Tuesday, November 15, 2005

Superman's Junk


Every now and again you come across an artistic Freudian slip that brings previously obscured motivations and interpretations to light, in such a way as to make it impossible to ever quite look at the same stories with the same characters in the same way again. Sometimes the motives of creative people can be a mystery to themselves - look at Stephen King, who supposedly didn't see the unflattering autobiographical parallels in The Shining until many years after the book had already been written and printed. In the case of recent DC comics, or as I like to call them, "These People Really Need To See An Analyst", it seems that a recent image has laid the unflattering preoccupations of an entire generation of creators on display. To wit:



Look at this picture. This is an "iconic" image from the recent Identity Crisis series, the first major step in the current "middle age crisis" mode of superhero books that the company has been producing. Look at how the work is designed. Look at the way the image draws your eyes in. What's the focal point? What do all elements of the design lead, inexplicably but inexorably, towards?

Superman's Junk.

Look at it again if you don't believe me.

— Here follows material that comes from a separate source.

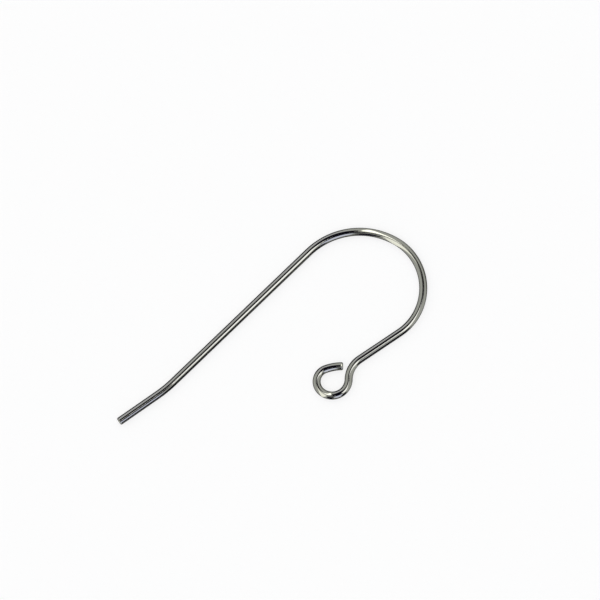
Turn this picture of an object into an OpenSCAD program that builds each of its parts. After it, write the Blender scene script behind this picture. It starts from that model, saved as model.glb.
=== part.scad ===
// Ear wire: one length of round wire, bent flat into a long hook that ends in an eye.
// It lies on its side with its underside on Z = 0 and the origin below the middle of its outline.
// The shank runs along +Y, and the bow, the leg and the eye are on its +X side.
// Each bend is given as on a bending jig: the radius of the round pin that is inside it, and the
// angle that the wire turns about that pin.

/* [Wire] */
// Diameter of the round wire
wire_d = 0.7; // [0.5:0.05:1]
// Radius to which the rims of both cut ends are filed
rim_r = 0.12; // [0.04:0.01:0.2]

/* [Tail] */
// Straight tail, from its cut end to its bend
tail_l = 4.1; // [1:0.1:12]
// Inside radius of the slight bend between tail and shank
tail_bend_r = 11.15; // [2:0.05:30]
// Angle by which the tail leans away from the shank
tail_bend_a = 9; // [2:0.5:40]

/* [Shank] */
// Straight shank, from the tail's bend to the bow
shank_l = 16.4; // [6:0.1:30]

/* [Bow] */
// Inside radius of the bow's wide side, next to the shank
bow_wide_r = 6.1; // [3:0.05:12]
// Angle turned by the bow's wide side
bow_wide_a = 73.5; // [50:0.5:90]
// Inside radius of the bow's tight side, next to the leg
bow_tight_r = 4.35; // [3:0.05:10]
// Angle turned by the bow's tight side
bow_tight_a = 116.5; // [100:0.5:130]

/* [Leg] */
// Straight leg, from the bow down to the neck
leg_l = 4.2; // [1:0.1:12]
// Inside radius of the neck, which turns the wire out before the eye
neck_r = 1.8; // [1:0.05:3]
// Angle turned by the neck
neck_a = 55; // [40:0.5:70]

/* [Eye] */
// Inside radius of the eye's wide half, next to the neck
eye_wide_r = 1.1; // [0.9:0.05:1.8]
// Angle turned by the eye's wide half
eye_wide_a = 131; // [115:0.5:145]
// Inside radius of the eye's tight half
eye_tight_r = 0.8; // [0.5:0.05:1.3]
// Angle turned by the eye's tight half
eye_tight_a = 118; // [100:0.5:130]
// Inside radius of the last bend, which closes the eye
eye_end_r = 4; // [2:0.05:12]
// Clear gap left between the wire's end and the neck
eye_gap = 0.3; // [0.1:0.05:0.8]

/* [Hidden] */
$fn = 96;

wire_r = wire_d / 2;
// Every second stretch is slimmer by this much in radius and laps this far into its neighbours, so
// that all of them join into one solid
slimmer = 0.002;
lap = 0.02;

// Columns of a stretch of wire: straight length, inside radius, and angle turned, positive to the left
LENGTH = 0;
RADIUS = 1;
TURN = 2;

// Columns of a place on the wire's centre line: point, and heading in degrees from +X
POINT = 0;
HEADING = 1;

// The stretches of the hook, from the filed tail end to the end of the leg
hook_route = [
    [tail_l - rim_r, 0, 0],
    [0, tail_bend_r, tail_bend_a],
    [shank_l, 0, 0],
    [0, bow_wide_r, -bow_wide_a],
    [0, bow_tight_r, -bow_tight_a],
    [leg_l, 0, 0]
];
neck = [0, neck_r, neck_a];
// The stretches of the eye, up to its last bend
eye_route = [
    [0, eye_wide_r, -eye_wide_a],
    [0, eye_tight_r, -eye_tight_a]
];
open_route = concat(hook_route, [neck], eye_route);

function ahead(heading) = [cos(heading), sin(heading)];
function left_of(heading) = [-sin(heading), cos(heading)];
// Angle brought into 0 to 360
function wrapped(a) = a - 360 * floor(a / 360);
// Radius of a bend at the wire's centre line
function line_r(stretch) = stretch[RADIUS] + wire_r;
// Centre of the pin that a bend turns about
function pin_centre(place, stretch) =
    place[POINT] + sign(stretch[TURN]) * line_r(stretch) * left_of(place[HEADING]);

// Place where a stretch stops, from the place where it starts
function past(place, stretch) =
    let (heading = place[HEADING] + stretch[TURN])
    stretch[TURN] == 0
        ? [place[POINT] + stretch[LENGTH] * ahead(heading), heading]
        : [pin_centre(place, stretch) - sign(stretch[TURN]) * line_r(stretch) * left_of(heading), heading];

// Place before stretch i, worked out from the tail, whose heading makes the shank run along +Y
function place_before(route, i) =
    i == 0 ? [[0, 0], 90 - tail_bend_a] : past(place_before(route, i - 1), route[i - 1]);

// The last bend turns until the filed rim on its inner side is eye_gap away from the neck. The centre
// of that rim runs on a circle about the last pin, and stops where it is rim_stop from the neck's pin.
eye_end_start = place_before(open_route, len(open_route));
eye_end_pin = pin_centre(eye_end_start, [0, eye_end_r, -1]);
neck_pin = pin_centre(place_before(hook_route, len(hook_route)), neck);
rim_path_r = eye_end_r + rim_r;
rim_stop = neck_r + wire_d + eye_gap + rim_r;
to_neck = neck_pin - eye_end_pin;
pins_apart = norm(to_neck);
stop_cos = (rim_path_r ^ 2 + pins_apart ^ 2 - rim_stop ^ 2) / (2 * rim_path_r * pins_apart);
stop_angle = atan2(to_neck.y, to_neck.x) + acos(max(-1, min(1, stop_cos)));
eye_end_a = wrapped(eye_end_start[HEADING] + 90 - stop_angle);

route = concat(open_route, [[0, eye_end_r, -eye_end_a]]);
tail_end = place_before(route, 0);
eye_end = place_before(route, len(route));

// Centre-line points that can be outermost along X or Y: a stretch's start, and where a bend is
// due +X, +Y, -X or -Y of its pin
function outer_points(place, stretch) =
    stretch[TURN] == 0
        ? [place[POINT]]
        : let (
            side = sign(stretch[TURN]),
            start_angle = place[HEADING] - 90 * side,
            pin = pin_centre(place, stretch)
        )
        [
            place[POINT],
            for (a = [0:90:270])
                if (wrapped(side * (a - start_angle)) < abs(stretch[TURN])) pin + line_r(stretch) * ahead(a)
        ];

// Centres of the filed rim on both sides of a cut end
function rim_centres(place) =
    [for (side = [-1, 1]) place[POINT] + side * (wire_r - rim_r) * left_of(place[HEADING])];

// Round spots that the outline touches: their centres and radii
spots = [
    for (i = [1:len(route) - 1])
        for (p = outer_points(place_before(route, i), route[i])) [p, wire_r],
    for (place = [tail_end, eye_end]) for (p = rim_centres(place)) [p, rim_r]
];
low = [for (k = [0, 1]) min([for (s = spots) s[0][k] - s[1]])];
high = [for (k = [0, 1]) max([for (s = spots) s[0][k] + s[1]])];
middle = (low + high) / 2;

// Puts its children at a place on the wire, with their +X along the heading
module at(place) {
    translate([place[POINT].x, place[POINT].y, 0]) rotate([0, 0, place[HEADING]]) children();
}

// Straight wire along +X
module straight(length, slim) {
    reach = slim ? lap : 0;
    color("silver")
        translate([-reach, 0, 0])
            rotate([0, 90, 0]) cylinder(r = wire_r - (slim ? slimmer : 0), h = length + 2 * reach);
}

// Wire that starts along +X and bends about an upright pin, to the left for a positive turn
module bend(inside_r, turn, slim) {
    side = sign(turn);
    middle_r = inside_r + wire_r;
    reach = slim ? lap / middle_r * 180 / PI : 0;
    color("silver")
        translate([0, side * middle_r, 0])
            rotate([0, 0, (side > 0 ? -90 : 90 + turn) - reach])
                rotate_extrude(angle = abs(turn) + 2 * reach)
                    translate([middle_r, 0]) circle(r = wire_r - (slim ? slimmer : 0));
}

// Cut end of the wire, facing +X, with its rim filed round
module cut_end(slim) {
    end_r = wire_r - (slim ? slimmer : 0);
    color("silver")
        rotate([0, 90, 0])
            rotate_extrude() {
                square([end_r - rim_r, rim_r]);
                if (slim) translate([0, -lap]) square([end_r, lap]);
                translate([end_r - rim_r, 0]) intersection() {
                    circle(r = rim_r);
                    square(rim_r);
                }
            }
}

// The whole wire, from the tail through the bow to the end of the eye
module ear_wire() {
    translate([-middle.x, -middle.y, wire_r]) {
        at([tail_end[POINT], tail_end[HEADING] + 180]) cut_end(slim = true);
        for (i = [0:len(route) - 1])
            at(place_before(route, i))
                if (route[i][TURN] == 0) straight(route[i][LENGTH], slim = i % 2 == 1);
                else bend(route[i][RADIUS], route[i][TURN], slim = i % 2 == 1);
        at(eye_end) cut_end(slim = false);
    }
}

ear_wire();
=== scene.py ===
"""Looks of an ear wire: one length of polished round wire, bent into a hook that ends in an eye.

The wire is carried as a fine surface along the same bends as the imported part, dressed as bright drawn
steel, and laid on a pale floor under soft studio light. Everything is in metres, in the part's frame.
"""

import logging
import math
from dataclasses import dataclass
from enum import Enum, IntEnum

import bpy
import numpy as np
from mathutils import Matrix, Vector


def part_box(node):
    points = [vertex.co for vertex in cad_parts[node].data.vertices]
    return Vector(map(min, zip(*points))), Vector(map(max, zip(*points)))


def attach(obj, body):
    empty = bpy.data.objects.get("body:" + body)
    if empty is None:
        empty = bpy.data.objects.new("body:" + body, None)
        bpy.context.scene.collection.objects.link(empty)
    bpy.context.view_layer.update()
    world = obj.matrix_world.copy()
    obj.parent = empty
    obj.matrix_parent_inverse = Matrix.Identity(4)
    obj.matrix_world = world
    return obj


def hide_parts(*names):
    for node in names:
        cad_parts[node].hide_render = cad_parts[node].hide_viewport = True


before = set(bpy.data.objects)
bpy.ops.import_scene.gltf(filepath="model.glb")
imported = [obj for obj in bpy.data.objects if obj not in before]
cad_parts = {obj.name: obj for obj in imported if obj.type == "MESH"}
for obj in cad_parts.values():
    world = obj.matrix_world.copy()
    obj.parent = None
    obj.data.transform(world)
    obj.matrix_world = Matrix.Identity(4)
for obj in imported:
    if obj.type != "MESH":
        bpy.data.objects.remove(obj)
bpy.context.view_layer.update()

MM = 0.001
DEG = math.pi / 180
UP = (0.0, 0.0, 1.0)
LEVEL = (1.0, 1.0, 0.0)
log = logging.getLogger("ear_wire")

Colour = tuple[float, float, float, float]
Socket = bpy.types.NodeSocket


class Turn(Enum):
    """Which way a stretch of wire goes, seen from above."""

    STRAIGHT = 0
    LEFT = 1
    RIGHT = -1


class ColourMix(IntEnum):
    """Numbers of a Mix node's sockets for colours, because other sockets of it have the same names."""

    SHARE = 0
    FIRST = 6
    SECOND = 7
    RESULT = 2


def linear(colour: str, strength: float = 1.0) -> Colour:
    """Turns an sRGB hex colour into linear light, by the formula of the sRGB standard.

    Args:
        colour: Six hex digits after a hash sign.
        strength: What the light is multiplied by.

    Returns:
        Red, green, blue and an alpha of 1.
    """
    shares = [int(colour[i:i + 2], 16) / 255 for i in (1, 3, 5)]
    light = [s / 12.92 if s <= 0.04045 else ((s + 0.055) / 1.055) ** 2.4 for s in shares]
    return (light[0] * strength, light[1] * strength, light[2] * strength, 1.0)


def empty_tree(owner: bpy.types.Material | bpy.types.World) -> bpy.types.NodeTree:
    """Turns on the nodes of a material or a world.

    Args:
        owner: The material or the world.

    Returns:
        Its node tree, with nothing in it.
    """
    owner.use_nodes = True
    owner.node_tree.nodes.clear()
    return owner.node_tree


def add_node(
    tree: bpy.types.NodeTree,
    kind: str,
    settings: dict[str, object] | None = None,
    inputs: dict[str | int, object] | None = None,
) -> bpy.types.Node:
    """Adds a node with its settings, its values and its links.

    Args:
        tree: Node tree that gets the node.
        kind: Blender's name of the node's type.
        settings: Properties of the node, by name.
        inputs: Values, or sockets to link from, by the input's name or number.

    Returns:
        The new node.
    """
    node = tree.nodes.new(kind)
    for name, value in (settings or {}).items():
        setattr(node, name, value)
    for name, value in (inputs or {}).items():
        if isinstance(value, Socket):
            tree.links.new(value, node.inputs[name])
        else:
            node.inputs[name].default_value = value
    return node


def put_in_scene(name: str, data: bpy.types.ID) -> bpy.types.Object:
    """Puts a mesh, a light or a camera into the scene.

    Args:
        name: Name of the new object.
        data: What the object holds.

    Returns:
        The object.
    """
    made = bpy.data.objects.new(name, data)
    bpy.context.scene.collection.objects.link(made)
    return made


def ahead(heading: np.ndarray | float) -> np.ndarray:
    """Unit vectors in the floor's plane, for headings in radians from +X."""
    return np.stack([np.cos(heading), np.sin(heading)], axis=-1)


@dataclass(frozen=True)
class Stretch:
    """A straight length of wire, or a bend about an upright pin, measured on the centre line."""

    turn: Turn
    length: float
    radius: float = math.inf

    def pin(self, start: np.ndarray, heading: float) -> np.ndarray:
        """Centre of the pin that a bend turns about."""
        return start + self.turn.value * self.radius * ahead(heading + math.pi / 2)

    def walk(self, start: np.ndarray, heading: float, at: np.ndarray) -> tuple[np.ndarray, np.ndarray]:
        """Points and headings along the stretch.

        A straight point is the start plus its distance along the heading. On a bend the heading
        grows by distance over radius, and the point lies one radius from the pin, at a right angle
        to that heading.

        Args:
            start: Point where the stretch starts.
            heading: Heading there, in radians from +X.
            at: Distances along the centre line.

        Returns:
            One row of x and y for each distance, and the headings.
        """
        if self.turn is Turn.STRAIGHT:
            return start + at[:, None] * ahead(heading), np.full(len(at), heading)
        headings = heading + self.turn.value * at / self.radius
        to_pin = self.turn.value * self.radius * ahead(headings + math.pi / 2)
        return self.pin(start, heading) - to_pin, headings

    def stop(self, start: np.ndarray, heading: float) -> tuple[np.ndarray, float]:
        """Point and heading where the stretch stops, from those where it starts."""
        points, headings = self.walk(start, heading, np.array([self.length]))
        return points[0], float(headings[0])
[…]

Green Arrow and Zatanna are both absorbed in rapturous contemplation. The Atom, small man as he is, looks positively afraid. Wonder Woman looks as if she would like to remain unconcerned, but is drawn in despite herself. The Flash looks surprisingly aroused - even his little wings are extra... perky. To no one's surprise, however, the two masters of sublimated S&M violence, Batman and Hawkman, are quite curious about the mysterious gravity that Superman's crotch seems to exert over everyone in this picture.

So what does this mean? Does it mean that years of reading superhero comics has warped the brains of certain people to the point where everywhere they go, all they can think of is superhero sex? Have they been conditioned by decades of Power Girl's cleavage and Wildcat's unbridled masculinity in such a way that their arrested adolescent sex drives can only conceive of superheroes except in veiled sexual innuendo?

These questions are bigger than any one man. But look back at the last couple years' of DC comics and tell me the sublimated sexualized conflict hasn't reached shocking levels. After everything is said and done, all this can only be leading to one thing: the world's greatest superhero orgy. This is my prediction for Infinite Crisis #7. You heard it here first.